Growing up, Dalton said he knew in his head that there was something different about him because of his social issues and communication struggles. He added that he sometimes feels misunderstood by those around him, especially if they don't know him, because he's on the spectrum.

Dalton first started playing football when he was six years old, and started playing basketball too at age 10. He knew the game and always understood what was going on, but because he wasn't necessarily as verbal or "aggressive" as the other kids, he was oftentimes overlooked despite his natural physical gifts.

"I saw it in his face that 'I'm not good enough' and it really hurt us, it hurt him," Janet said. "How do you get it across to a middle school kid that has potential but you're being told and shown that you're not good enough because of your disability or because you're on the spectrum? So there were times I had to intervene — step in and be the 'mean mom' because I have to protect him."

But, things changed for the better when Dalton went to Richmond Senior High School.

He started off on the ninth-grade team as a freshman, but then skipped JV and made varsity as a sophomore after Janet said Raiders' head coach Bryan Till noticed his potential. Till said he first found out about Dalton being on the spectrum from Janet early on.

"As I got to know Dalton early as an eighth grader coming to workouts, he at first appeared very shy but the more you communicated with him you understood it was a little more than that," Till said. "In speaking with his mother about his athletic potential she let me know of the challenges he faced in the classroom because of this."

Till said coaching Dalton has been pretty much the same as coaching any other player, with a couple of small things to adjust and be aware of.

"He does well with hands on and tactile learning," Till said. "However, when you are speaking with Dalton, it is extremely important to make sure he is engaged with eye contact and to require a response so that he is paying attention. When he is engaged, he is like most 15-18-year-old males, and the challenges they present."

Playing football for Till and the Raiders as a sophomore, Dalton was fourth on the team in receiving yards.
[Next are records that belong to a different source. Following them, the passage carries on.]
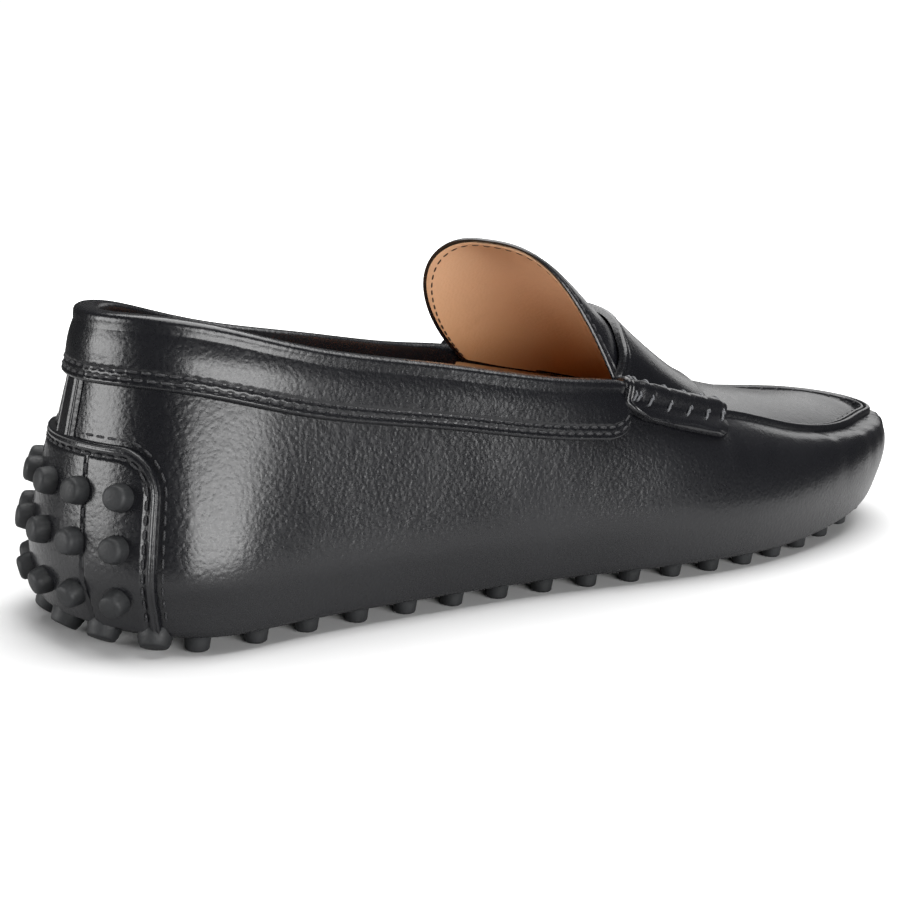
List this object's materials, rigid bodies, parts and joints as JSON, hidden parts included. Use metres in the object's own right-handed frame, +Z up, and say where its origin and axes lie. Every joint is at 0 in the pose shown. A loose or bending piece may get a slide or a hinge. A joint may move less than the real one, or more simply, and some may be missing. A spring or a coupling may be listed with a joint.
{
  "type": "driving moccasin",
  "caption": "Right driving moccasin with a sewn apron, saddle strap and open tongue, on a thin rubber sole whose round pebbles climb the heel.",
  "frame": {"origin": "middle of the shoe's footprint, on the plane that the pebbles stand on", "axes": "+X towards the toe, +Y towards the inner (medial) side of this right shoe, +Z up"},
  "size_m": [0.292, 0.0962, 0.0844],
  "materials": {
    "black_leather": "smooth polished calf with a soft gloss",
    "black_rubber": "matt moulded rubber",
    "tan_leather": "unfinished tan lining leather"
  },
  "bodies": {
    "root": {"upper": "black_leather", "apron": "black_leather", "tongue": "black_leather", "saddle_strap": "black_leather", "collar_band": "black_leather", "backstay": "black_leather", "heel_patch": "black_leather", "sole": "black_rubber", "insole": "tan_leather"}
  },
  "joints": []
}
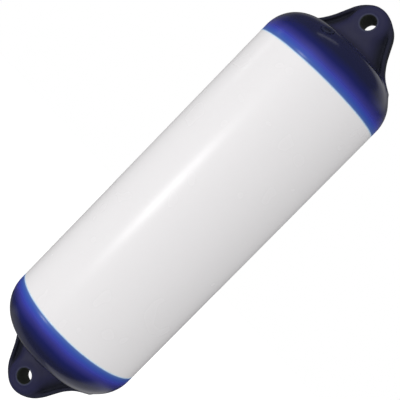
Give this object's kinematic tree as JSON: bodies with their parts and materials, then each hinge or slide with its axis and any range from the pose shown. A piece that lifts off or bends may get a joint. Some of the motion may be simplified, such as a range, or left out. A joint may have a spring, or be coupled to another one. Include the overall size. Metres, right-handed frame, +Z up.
{
  "type": "boat fender",
  "caption": "Inflatable cylindrical boat fender: white vinyl body, rounded blue ends, each with a bell-shaped lug pierced by a rope eye, and an air valve.",
  "frame": {"origin": "centre of the upper rope eye", "axes": "+Z up along the fender's long axis, from the lower eye to the upper eye; +Y along the upper eye's bore; the valve is on the -Y side"},
  "size_m": [0.15, 0.15, 0.524],
  "materials": {
    "white_vinyl": "glossy white vinyl with a faint orange-peel",
    "blue_vinyl": "glossy translucent navy vinyl that thins to light blue at the colour line",
    "valve_vinyl": "satin navy vinyl",
    "screw_nylon": "satin dark nylon"
  },
  "bodies": {
    "root": {"body_shell": "white_vinyl", "upper_rope_hold": "blue_vinyl", "lower_rope_hold": "blue_vinyl", "valve_insert": "valve_vinyl", "valve_screw": "screw_nylon"}
  },
  "joints": []
}
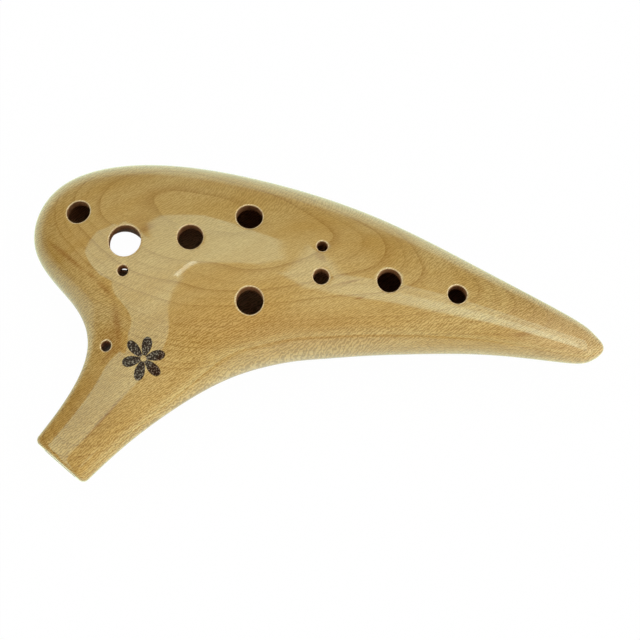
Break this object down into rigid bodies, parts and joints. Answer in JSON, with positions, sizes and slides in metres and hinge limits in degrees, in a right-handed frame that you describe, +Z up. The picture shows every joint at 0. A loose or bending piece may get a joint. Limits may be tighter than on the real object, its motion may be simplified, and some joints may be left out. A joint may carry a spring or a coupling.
{
  "type": "ocarina",
  "caption": "Carved, lacquered wooden vessel flute with a side mouthpiece, windway and window beneath, finger holes on top, thumb holes under, and a strap hole.",
  "frame": {"origin": "under the middle of the outline, on the plane that the belly rests on", "axes": "+X from the round end to the tail, +Y away from the player's side, +Z up out of the finger holes"},
  "size_m": [0.175, 0.0988, 0.0448],
  "materials": {
    "shell_wood": "clear gloss lacquer over fine straight grain",
    "block_wood": "bare, finely cut, with end grain at the mouth",
    "dowel_wood": "bare turned dowel"
  },
  "bodies": {
    "root": {"front_shell": "shell_wood", "back_shell": "shell_wood", "fipple_block": "block_wood", "neck_dowel": "dowel_wood", "tail_dowel": "dowel_wood"}
  },
  "joints": []
}
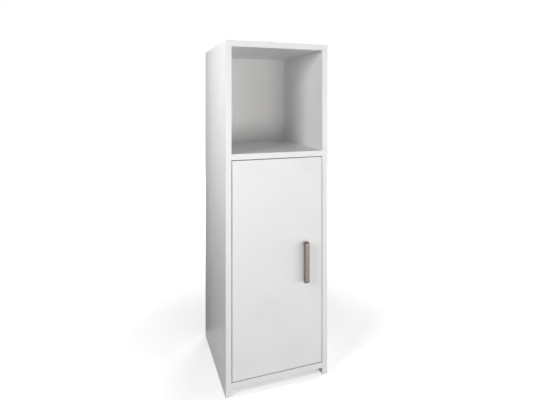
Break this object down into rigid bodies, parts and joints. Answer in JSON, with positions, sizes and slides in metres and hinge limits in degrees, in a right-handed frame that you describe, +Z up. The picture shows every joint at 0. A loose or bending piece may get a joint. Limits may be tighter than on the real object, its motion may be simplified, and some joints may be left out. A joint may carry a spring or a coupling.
{
  "type": "tall bathroom cabinet",
  "caption": "Tall slim white bathroom cabinet with an open niche above an inset door on concealed hinges and an adjustable shelf inside.",
  "frame": {"origin": "middle of the footprint, handle included, on the floor", "axes": "+Z up along the height, the front faces -Y, +X is to the right of someone facing the front"},
  "size_m": [0.3, 0.319, 0.95],
  "materials": {
    "white_board": "white melamine-faced particle board",
    "back_board": "white-faced hardboard",
    "satin_nickel": "satin nickel",
    "nickel_plate": "bright nickel plate",
    "zinc": "die-cast zinc",
    "plated_steel": "zinc plate",
    "beech": "fluted beech",
    "white_plastic": "moulded"
  },
  "bodies": {
    "cabinet": {"adjustable_shelf": "white_board", "back_panel": "back_board", "back_panel_nails": "plated_steel", "bottom_cam_bolts": "plated_steel", "bottom_cams": "zinc", "bottom_dowels": "beech", "bottom_panel": "white_board", "cam_covers": "white_plastic", "door_stop": "white_plastic", "door_stop_screw": "plated_steel", "fixed_shelf": "white_board", "fixed_shelf_cam_bolts": "plated_steel", "fixed_shelf_cams": "zinc", "fixed_shelf_dowels": "beech", "hinge_arm_pins": "plated_steel", "hinge_arm_screws": "plated_steel", "hinge_plate_screws": "plated_steel", "left_side_panel": "white_board", "lower_hinge_arm": "nickel_plate", "lower_hinge_plate": "nickel_plate", "right_side_panel": "white_board", "shelf_pins": "plated_steel", "top_cam_bolts": "plated_steel", "top_cams": "zinc", "top_dowels": "beech", "top_panel": "white_board", "upper_hinge_arm": "nickel_plate", "upper_hinge_plate": "nickel_plate"},
    "outer_links": {"lower_outer_link": "nickel_plate", "upper_outer_link": "nickel_plate"},
    "inner_links": {"lower_inner_link": "nickel_plate", "upper_inner_link": "nickel_plate"},
    "door": {"door_panel": "white_board", "handle_bar": "satin_nickel", "handle_posts": "satin_nickel", "handle_screws": "plated_steel", "hinge_cup_pins": "plated_steel", "hinge_cup_screws": "plated_steel", "lower_hinge_cup": "nickel_plate", "upper_hinge_cup": "nickel_plate"}
  },
  "joints": [
    {"name": "outer_link_pivot", "type": "hinge", "parent": "cabinet", "child": "outer_links", "pos_m": [-0.1036, -0.1103, 0.33325], "axis": [0, 0, 1], "range_deg": [0, 31.6]},
    {"name": "inner_link_pivot", "type": "hinge", "parent": "cabinet", "child": "inner_links", "pos_m": [-0.1006, -0.1227, 0.33325], "axis": [0, 0, 1], "range_deg": [0, 27.1]},
    {"name": "door_swing", "type": "hinge", "parent": "outer_links", "child": "door", "pos_m": [-0.123, -0.1284, 0.33325], "axis": [0, 0, -1], "range_deg": [0, 121.5]}
  ],
  "couplings": [
    {"joint": "outer_link_pivot", "follows": "door_swing", "ratio": 0.25926},
    {"joint": "inner_link_pivot", "follows": "door_swing", "ratio": 0.22222}
  ]
}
Then, as a junior on Richmond's 4AA state semifinalist team, he led the Raiders in receiving yards, which garnered him scholarship offers from several colleges.

Despite his social anxiety, Dalton is able to perform and do what he does on the football field thanks to his helmet.

"He finds comfort in wearing that helmet," Janet said. "It helps ease his anxiety."

Dalton said playing football and being around his Richmond teammates has helped him "tremendously."

"I can communicate with them, I like being around them and I trust them a lot," Dalton said. "And the coaches, without the coaches, I wouldn't be the man that I am today without them, Coach Till, (wide receivers) Coach (Andy) Shuler."

Now Dalton and the rest of the Raiders are preparing for the 4A state playoffs, which start Friday.

After Dalton finishes up this season and the rest of his senior year, he's signed his letter of intent to play college football at Appalachian State, where he plans to study computer science.

"They have a great coaching staff and some great players," Dalton said. "I know it was the right fit for me. They have great spirit and they actually like their school. They keep it organized."

If his dream of making it to the NFL falls through, he hopes to be able to use his degree to find a career in the computer science or computer engineering field.

Having coached him all throughout his high school years, Till said he's seen firsthand how Dalton has grown as a person and improved as a football player.

"His communication and responsibility skills have grown by leaps and bounds," Till said. "He is still needing to work on this, but it is amazing how far he has come. He has also grown in confidence and that has helped him develop in the weight room and on the field. Athletically there is very little Dalton can't do and his physical ceiling is still very high. The best thing about his development is seeing him smile. It's usually a small smile, but man it makes a difference."

Dalton said he hopes he can advocate for other kids, especially those that are also on the spectrum, that have had to deal with similar issues that he has.

"Don't let them tear you down," Dalton said. "You can be the person you want to be in life — whatever you want to do. You just have to work for it and accomplish it."